Nuestra reacción, describe el historiador británico, ha sido la de cerrarnos en nosotros mismos y convertirnos en una fortaleza. Algunos de los muros físicos más herméticos del mundo están en Europa: Ceuta y Melilla, las fronteras externas húngaras, la línea divisoria entre Polonia y Bielorrusia. El sueño europeo, decimos a quienes negamos la entrada, es solo para los europeos. Las ideas de la Ilustración, la tolerancia, el espíritu crítico y científico, los valores democráticos, son solo para nosotros: nunca para quienes malviven en países que Europa contribuyó a empobrecer, personas que aspiran, como lo hicieron millones de europeos que emigraron a otros continentes en siglos pasados, a una vida segura, completa y con las suficientes oportunidades para construirse un futuro.

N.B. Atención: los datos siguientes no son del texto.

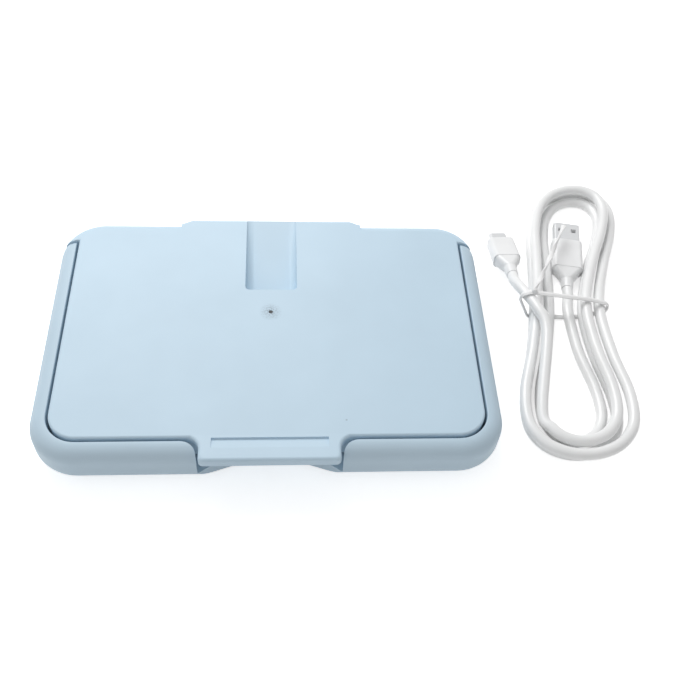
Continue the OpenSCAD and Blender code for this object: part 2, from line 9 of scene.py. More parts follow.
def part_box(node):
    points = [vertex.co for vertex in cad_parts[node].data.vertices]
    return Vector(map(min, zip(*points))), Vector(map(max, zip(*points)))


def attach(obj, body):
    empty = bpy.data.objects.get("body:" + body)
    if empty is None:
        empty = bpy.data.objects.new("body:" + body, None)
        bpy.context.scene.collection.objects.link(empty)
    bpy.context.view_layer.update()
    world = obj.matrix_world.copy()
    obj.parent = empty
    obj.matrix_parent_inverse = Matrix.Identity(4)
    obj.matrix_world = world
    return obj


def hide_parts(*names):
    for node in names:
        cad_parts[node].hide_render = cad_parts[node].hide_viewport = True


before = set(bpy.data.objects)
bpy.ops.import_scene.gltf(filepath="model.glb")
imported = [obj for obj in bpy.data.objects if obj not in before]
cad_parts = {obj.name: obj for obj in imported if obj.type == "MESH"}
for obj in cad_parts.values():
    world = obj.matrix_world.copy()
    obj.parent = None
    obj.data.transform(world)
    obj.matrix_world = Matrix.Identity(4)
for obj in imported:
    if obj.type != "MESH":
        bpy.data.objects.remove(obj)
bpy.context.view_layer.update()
mm = 0.001


def nodeBox(node):
    low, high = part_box(node)
    return Vector(low) / mm, Vector(high) / mm


# Camera and light

camera = {
    "position": (4.493, -224.875, 304.290),
    "yaw": 0.125,           # radians towards +X
    "pitch": 0.921,         # radians downwards
    "roll": 0.097,
    "focal": 896.02 / 700,  # in frame widths
    "sensor": 36,
    "clip": (0.01, 20),     # metres
}


def makeCamera():
    yaw, pitch, roll = camera["yaw"], camera["pitch"], camera["roll"]
    ahead = Vector((math.sin(yaw) * math.cos(pitch), math.cos(yaw) * math.cos(pitch), -math.sin(pitch)))
    level = Vector((math.cos(yaw), -math.sin(yaw), 0))
    upright = level.cross(ahead)
    across = level * math.cos(roll) + upright * math.sin(roll)
    up = upright * math.cos(roll) - level * math.sin(roll)
    data = bpy.data.cameras.new("photoCamera")
    data.sensor_width = camera["sensor"]
    data.lens = camera["focal"] * camera["sensor"]
    data.clip_start, data.clip_end = camera["clip"]
    eye = bpy.data.objects.new("photoCamera", data)
    bpy.context.scene.collection.objects.link(eye)
    turn = Matrix((across, up, -ahead)).transposed().to_4x4()
    eye.matrix_world = Matrix.Translation(Vector(camera["position"]) * mm) @ turn
    bpy.context.scene.camera = eye


light = {
    "room": 0.46,                 # even light from all round
    "window": (-140, 400, 520),   # the main lamp, above and behind
    "windowSize": 460,
    "windowPower": 2.7,
    "fill": (-420, -300, 420),
    "fillSize": 500,
    "fillPower": 0.2,
}


def makeLamp(name, place, size, power):
    data = bpy.data.lights.new(name, "AREA")
    data.shape = "DISK"
    data.size = size * mm
    data.energy = power
    lamp = bpy.data.objects.new(name, data)
    bpy.context.scene.collection.objects.link(lamp)
    lamp.location = Vector(place) * mm
    lamp.rotation_euler = (-lamp.location).to_track_quat("-Z", "Y").to_euler()


# Shader maths: a Wire is one socket, and its operators add Math nodes

class Wire:
    def __init__(self, shader, socket):
        self.shader = shader
        self.socket = socket

    def maths(self, operation, *others):
        return self.shader.node("ShaderNodeMath", {"operation": operation}, dict(enumerate((self, *others))))

    def __add__(self, other):
        return self.maths("ADD", other)

    def __sub__(self, other):
        return self.maths("SUBTRACT", other)

    def __rsub__(self, other):
        return self.shader.node("ShaderNodeMath", {"operation": "SUBTRACT"}, {0: other, 1: self})

    def __mul__(self, other):
        return self.maths("MULTIPLY", other)

    def clipped(self, low, high):
        settings = {"clamp": True}
        return self.shader.node("ShaderNodeMapRange", settings, {0: self, 1: low, 2: high, 3: 0, 4: 1})

    __radd__ = __add__
    __rmul__ = __mul__


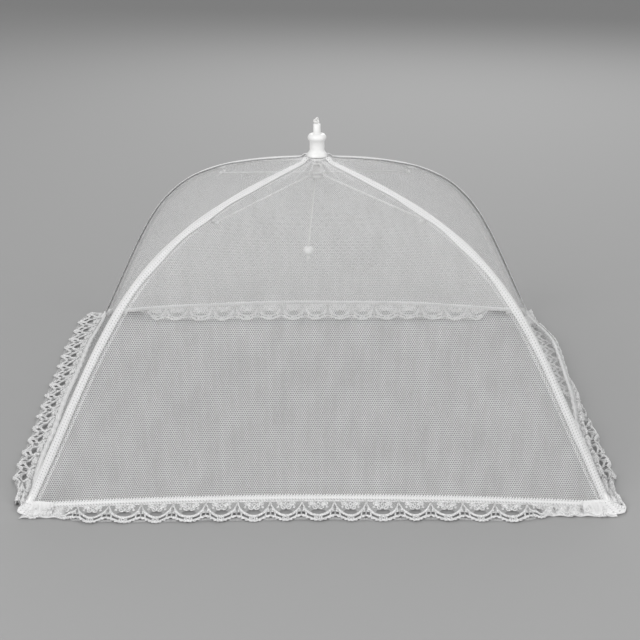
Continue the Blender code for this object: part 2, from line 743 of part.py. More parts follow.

El ascenso de los populismos es, para Garton Ash, tan solo el síntoma de la enfermedad. Nuestra miopía es quizás la consecuencia del agotamiento de un modelo que no ha querido abordar la enorme brecha que separa el Norte y el Sur: no se trata de compartir ingenuamente nuestra riqueza dentro de nuestras fronteras (que deben, lógicamente, permanecer y ser preservadas), sino de hacerlo fuera de ellas, contribuyendo decisivamente al desarrollo de nuestras antiguas colonias y haciendo innecesaria la inmigración. Corrigiendo, también, las inmensas desigualdades producidas por un capitalismo globalizado que no tiene rivales ideológicos, y que hoy enconan los ánimos de los más desfavorecidos. El riesgo de no hacer nada es la propia autodestrucción de la Unión a manos de los populismos. ¿Es necesario llegar a ese escenario para darse cuenta del terrible daño que nos causaría su pérdida?
Europa se juega su futuro en este desafío. La historia demuestra que no es necesariamente lineal ni ascendente, y que podemos escribir erróneamente los renglones de nuestro porvenir, hasta hacerlo más inseguro, precario y oscuro. El brillante historiador británico, expulsado por sus propios conciudadanos de un continente que siente íntimamente suyo, manifiesta no obstante su “pesimismo de la inteligencia y su optimismo de la voluntad”, ofreciéndonos una cálida pero crítica visión de nosotros mismos, escrita con la lucidez que quizás solo un inglés, cercano y a la vez lo suficientemente lejos de nuestro ombligo, podría albergar. A diferencia de Zweig, aún cree en un futuro mejor. Si se pudo llegar hasta aquí, es posible ahora corregir el rumbo. Lo que sí tiene claro es que, a la larga, todas las fortalezas acaban cayendo.